„Wir können etwas bewegen“

NEU-EINSTIEG Erstmals bekommt die Bürgerschaft einen „afro-deutschen“ Abgeordneten: Als Elombo Bolayela aus dem Kongo geflüchtet war, wurde sein Asylantrag erst abgelehnt

Wenn er in einer Frage unsicher ist, sagt er: „Da muss ich Carsten Sieling anrufen.“

VON KLAUS WOLSCHNER

Zum Opferstock tänzeln die Gemeindemitglieder in einer Art Polonaise: Vorne spielt eine Band, selbst der Mann am Video-Gerät schunkelt wie in Trance mit – es ist Gottesdienst in der „Fountain Gate Chapel e.V.“ in der Findorff-Straße. Der bietet hier alles – Gruppengefühl, Ritus, Information. Und es wundert sich niemand, dass dann auch Elombo Bolayela nach vorne gebeten wird, und noch vor dem Prediger zu Wort kommt.

In einer 20-minütigen freien Rede bedankt er sich für die Unterstützung durch die afrikanischen Gemeinden. Er ist gerade in die Bürgerschaft gewählt worden. In Berlin beim Empfang der SPD-Parteiführung für 400 Migranten, die in der SPD engagiert sind, war er der einzige Schwarze, sagt er. „Wir können miteinander etwas bewegen“, ruft er der Gemeinde zu. Rund 70 Schwarze sitzen in dem Raum. Er ruft sie auf, sich zu engagieren, sich gegenseitig in Netzwerken zu unterstützen – und sich für Bildung, besonders die der Kinder, anzustrengen.

Der 46-Jährige erfüllt alle konservativen Klischees vom Deutschen: Elombo Bolayela ist fleißig und bescheiden. Allerdings auch freundlich. Er ist Baumarkt-Verkäufer und bekam bei den Bürgerschaftswahlen mehr Direkt-Stimmen als die Bildungssenatorin. Fünf zauberhafte, brave Kinder gehören zu seiner Familie, seine Frau sagt selbst, dass sie ihm für den Wahlkampf „den Rücken frei hielt“. Im Kleingarten mäht er den Rasen. „Ich bin schwarz, ich bin afro-deutsch“, sagt er mit großer Selbstverständlichkeit.

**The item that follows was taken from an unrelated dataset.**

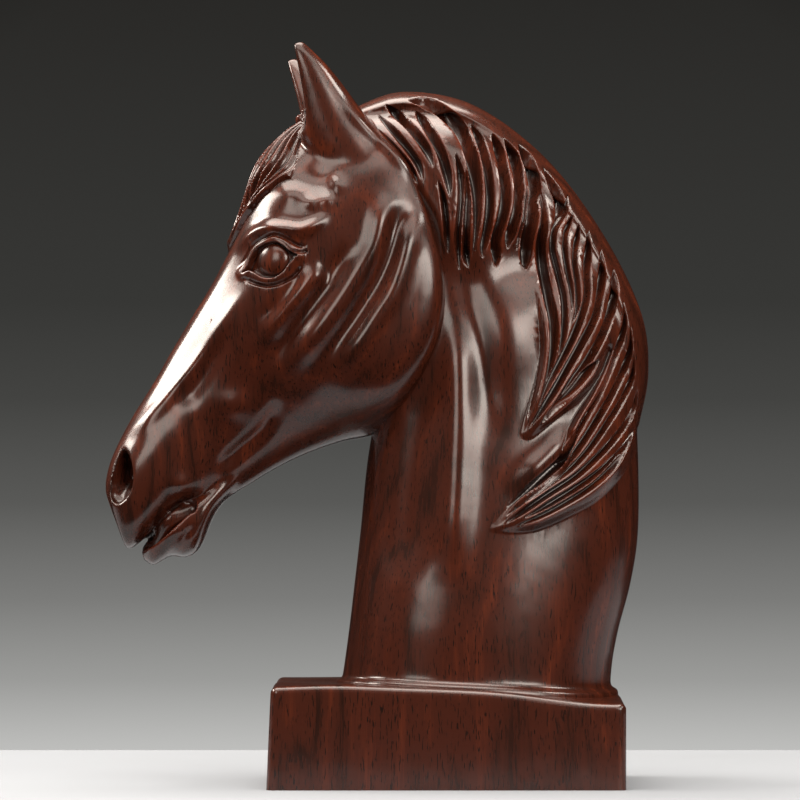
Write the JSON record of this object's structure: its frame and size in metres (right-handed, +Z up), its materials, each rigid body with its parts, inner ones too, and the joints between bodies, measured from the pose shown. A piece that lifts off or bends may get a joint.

Er kam 1992 nach Deutschland mithilfe russischer Schleuserbanden, nachdem er bei einer Demo gegen den Diktator von Zaire, Mobutu, von dessen Polizeitruppen verletzt worden war. Fünf Jahre lebte er ohne Arbeitserlaubnis in Syke. Fünf harte Jahre: Es schien keine Perspektive zu geben. Kaum ein Deutscher wollte Kontakt mit den Asylbewerbern haben. Nie wusste Bolayela, ob er nicht vielleicht morgen wieder abgeschoben wird. Die Polizei Mobutus wurde in München trainiert und auch der „Kommunistische Bund Westdeutschland“ unterstützte damals den schwarzen Diktator als Hoffnungsträger für Afrika.

Bolayelas Asylantrag wurde zunächst abgelehnt: Er konnte nicht nachweisen, dass er politisch verfolgt war. Die Schusswunde am Bein galt nicht als hinreichender Beleg. Aber wenn sich der Horizont verdunkelt, weiß der Pfarrerssohn ein starkes Licht in sich: Er betet. „ Ohne Kirche geht es nicht für mich“, sagt er. Der Vater, ein Pfarrer, wollte ihn Samuel nennen. Aber unter Mobutu waren religiöse Namen verboten. So steht „Elombo“ in seinem Pass.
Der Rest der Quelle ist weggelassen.